Andrei Thomas-Tikhonenko Laboratory

Led by Andrei Thomas-Tikhonenko, PhD, researchers in the Thomas-Tikhonenko Laboratory are studying the effects of Myc oncogene-induced deregulation of microRNAs in hematopoietic malignancies and solid tumors such as pediatric neuroblastoma. The long-term goal of the work in the Thomas-Tikhonenko Laboratory is to define the contribution of Myc-induced deregulation of microRNAs to dysregulated neoplastic growth and to identify new targeted therapies to treat pediatric cancers and solid tumors.

Ongoing research in this laboratory using newly developed human B-lymphoid cell lines and mouse models of B cell lymphoma revealed that overexpression of the oncogenic miR-17-92 microRNA gene cluster and repression of several tumor suppressor microRNAs was responsible for development Myc-induced lymphomas. Subsequent studies showed that deregulation of miR-17-92 also interfered with B-cell receptor (BCR) signaling and may contribute to development of Myc-induced B cell lymphomas.



Other studies in the Thomas-Tikhonenko Laboratory demonstrated that overexpression of miR-17-92 in pediatric neuroblastomas exerted tumorigenic effects by suppressing expression of TGFβ-inducible anti-angiogenic genes such as thrombospondin-1, connective tissue growth factor (CTGF) and clusterin. This indicated that deregulation of the miR-17-92 cluster can alter tumor microenvironments via enhanced tumor angiogenesis/vascularization and dysregulated tumor cell growth.

Additional studies, using a series of genetically-complex human and mouse colorectal cancer (CRC) cell lines, indicated that either Myc gene activation or TGFβ gene inactivation, but not both, promoted tumor angiogenesis and cell growth.  These findings suggested that Myc oncogene activation and loss of function mutations in TGFβ genes in human CRC are functionally redundant and may exhibit masking epistatic genetic interactions.

Loss of effectiveness of chimeric antigen receptor armed T cells against CD19 (CART-19) immunotherapy has been reported in children with B cell acute lymphoblastic leukemia (B-ALL). Genomic and biochemical studies conducted in the Thomas-Tikhonenko Laboratory found that selection of alternately spliced CD19 protein isoforms, rather than mutations in the coding sequence of the CD19 gene, was responsible for CD19 epitope loss after CART19 therapy in children with B-ALL. New studies are underway to more clearly define the molecular underpinnings of this unique mechanism of resistance to CART19 immunotherapy.

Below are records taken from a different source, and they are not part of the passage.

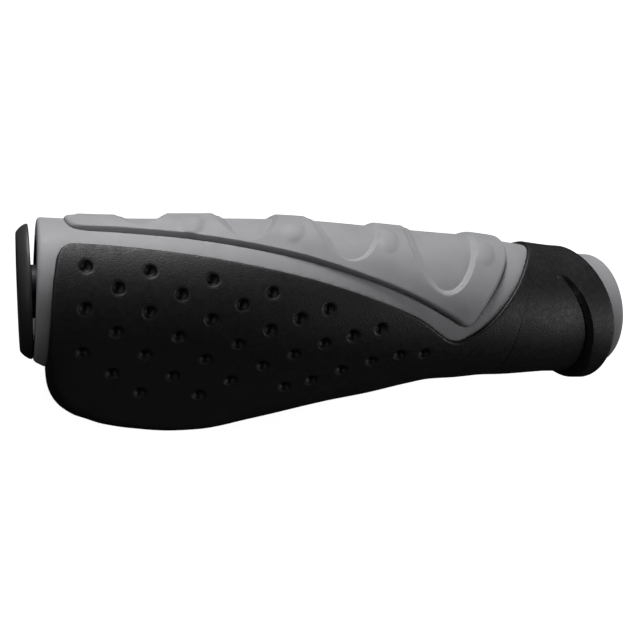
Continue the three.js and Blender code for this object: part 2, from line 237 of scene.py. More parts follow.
def spline(points):
    """A Catmull-Rom curve through points."""
    p = np.array(points, float)
    p = np.concatenate([p[:1], p, p[-1:]])
    t = (np.arange(SPLINE_STEPS) / SPLINE_STEPS)[:, None]
    pieces = []
    for a, b, c, d in zip(p, p[1:], p[2:], p[3:]):
        start = (c - a) / 2
        end = (d - b) / 2
        cube = (2 * b - 2 * c + start + end) * t**3
        pieces.append(cube + (3 * c - 3 * b - 2 * start - end) * t**2 + start * t + b)
    return np.concatenate(pieces + [p[-1:]])


def pad_outline():
    edge = spline(PAD_EDGE)
    seam = spline(SEAM)
    bottom = [(PAD_EDGE[0][0], -FAR), (SEAM[-1][0], -FAR)]
    top = [(SEAM[0][0], FAR), (PAD_EDGE[-1][0], FAR)]
    return np.concatenate([bottom, seam[::-1], top, edge[::-1]])


def collar_outline():
    y = np.linspace(-COLLAR_REACH, COLLAR_REACH, 41)
    rim = np.stack([rim_at(y), y], 1)
    return np.concatenate([rim, spline(SEAM), [(SEAM[-1][0], -COLLAR_REACH)]])


def panel_outline():
    return np.concatenate([spline(PANEL_EDGE), [(PANEL_EDGE[-1][0], FAR), (PANEL_START, FAR)]])


def nearest(line, s, y, closed):
    """Distance from each (s, y) to a line of points, and the direction across its nearest stretch."""
    ends = np.roll(line, -1, 0) if closed else line[1:]
    starts = line if closed else line[:-1]
    best = np.full(len(s), np.inf)
    across = np.zeros((len(s), 2))
    for (s0, y0), (s1, y1) in zip(starts, ends):
        ds, dy = s1 - s0, y1 - y0
        size = math.hypot(ds, dy)
        t = clamp(((s - s0) * ds + (y - y0) * dy) / size**2)
        away = np.hypot(s - s0 - t * ds, y - y0 - t * dy)
        closer = away < best
        best[closer] = away[closer]
        across[closer] = (-dy / size, ds / size)
    return best, across


def inside(outline, s, y):
    """Whether each (s, y) is inside a closed outline, by counting the sides that a ray crosses."""
    odd = np.zeros(len(s), bool)
    for (s0, y0), (s1, y1) in zip(outline, np.roll(outline, -1, 0)):
        if y0 == y1:
            continue
        spans = (y0 > y) != (y1 > y)
        odd ^= spans & (s < s0 + (y - y0) * (s1 - s0) / (y1 - y0))
    return odd


def over_surface(distance, across, angle):
    """Turns a distance in plan into one over the barrel's surface, which is steep in y near its sides."""
    return distance / np.sqrt(across[:, 0] ** 2 + (across[:, 1] * np.sin(angle)) ** 2 + 1e-4)


def edge_field(outline, radius_at):
    """Signed distance over the surface from a plan outline, positive inside."""

    def field(s, angle):
        y = radius_at(s) * np.cos(angle)
        distance, across = nearest(outline, s, y, closed=True)
        side = np.where(inside(outline, s, y), 1.0, -1.0)
        return side * over_surface(distance, across, angle)

    return field


def skin_edge_radius(s):
    """Radius at which the outlines of the two black skins are laid out."""
    return layer_curve(s) + SKIN_EDGE


pad_edge = edge_field(pad_outline(), skin_edge_radius)
collar_edge = edge_field(collar_outline(), skin_edge_radius)
panel_edge = edge_field(panel_outline(), layer_curve)


# ---------------------------------------------------------------- sheets of triangles


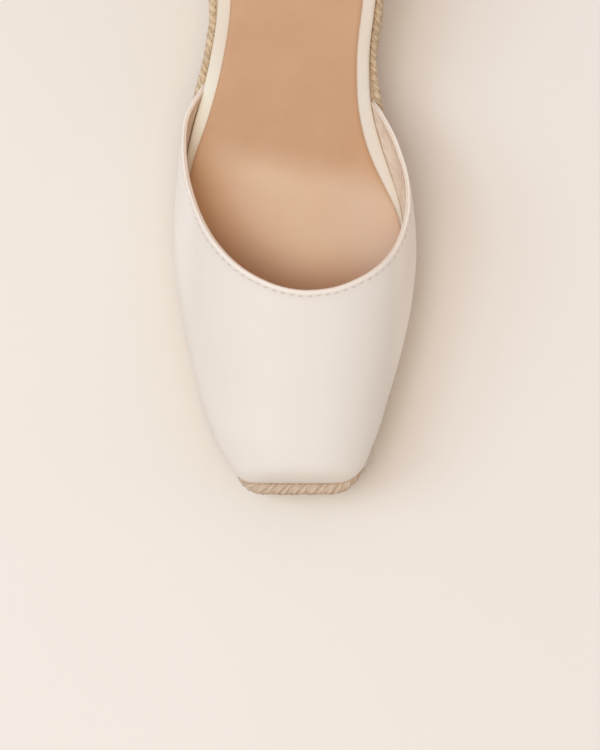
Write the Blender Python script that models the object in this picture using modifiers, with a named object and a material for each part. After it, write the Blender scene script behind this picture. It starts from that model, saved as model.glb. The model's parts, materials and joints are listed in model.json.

Future studies in the Thomas-Tikhonenko Laboratory will focus on more clearly defining the relationship between Myc-induced deregulation of miR-17-92 and BCR signaling, the impact of miR-17-92 deregulation on alteration of neuroblastoma tumor microenvironments, development of molecular tests to preselect patients who may respond to cancer therapies based on epistatic profiling of tumor types and creation of modified CART19 cells that can be used to treat relapsed or refractory pediatric patients with B-ALL.